Frequently Asked Questions

Do AIO coolers fail more often than air coolers? Yes, statistically. AIOs have more failure modes: pump failure, tubing degradation over 5 to 7 years, and occasional manufacturing defects in the radiator or fittings. Quality brands have low failure rates, but no AIO has the indefinite lifespan of a quality air cooler. Most manufacturers offer three to five year warranties on AIOs. Air coolers from quality brands often work for ten years or more with no maintenance beyond cleaning.

Can a custom water loop damage my components if it leaks? Yes. A coolant leak that contacts powered electronics can cause immediate short-circuit damage to motherboards, GPUs, and RAM. Custom loop builders mitigate this through leak testing with the system unpowered before first boot, using distilled water plus inhibitor for early testing, and routing tubes away from critical components. The risk is real but manageable with proper build practice.

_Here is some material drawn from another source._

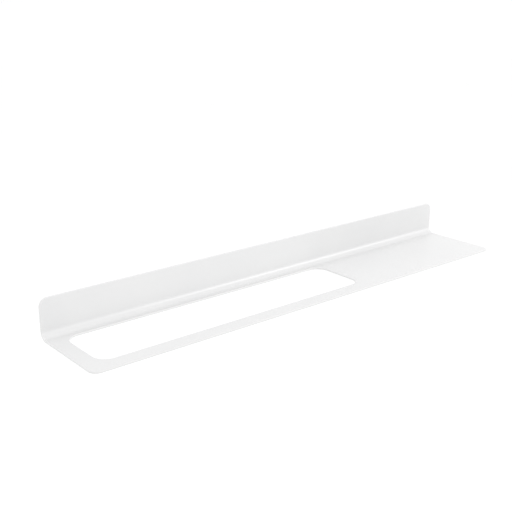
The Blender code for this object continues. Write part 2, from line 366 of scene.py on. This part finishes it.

Is a 120mm AIO better than a good tower air cooler? Generally no. A 120mm AIO has limited radiator surface area that most quality single-tower air coolers match or exceed. The performance sweet spot for AIOs starts at 240mm. A 120mm AIO is typically only useful in very compact builds where a tower cooler physically does not fit and a 240mm radiator cannot be accommodated either.

Does cooling choice affect gaming performance? For gaming workloads specifically, the difference between air cooling and AIO cooling is usually small because most CPUs do not thermally throttle during games. The CPU runs at moderate load while the GPU carries the primary gaming burden. Cooling choice matters most for sustained productivity workloads, overclocking, and longevity over time.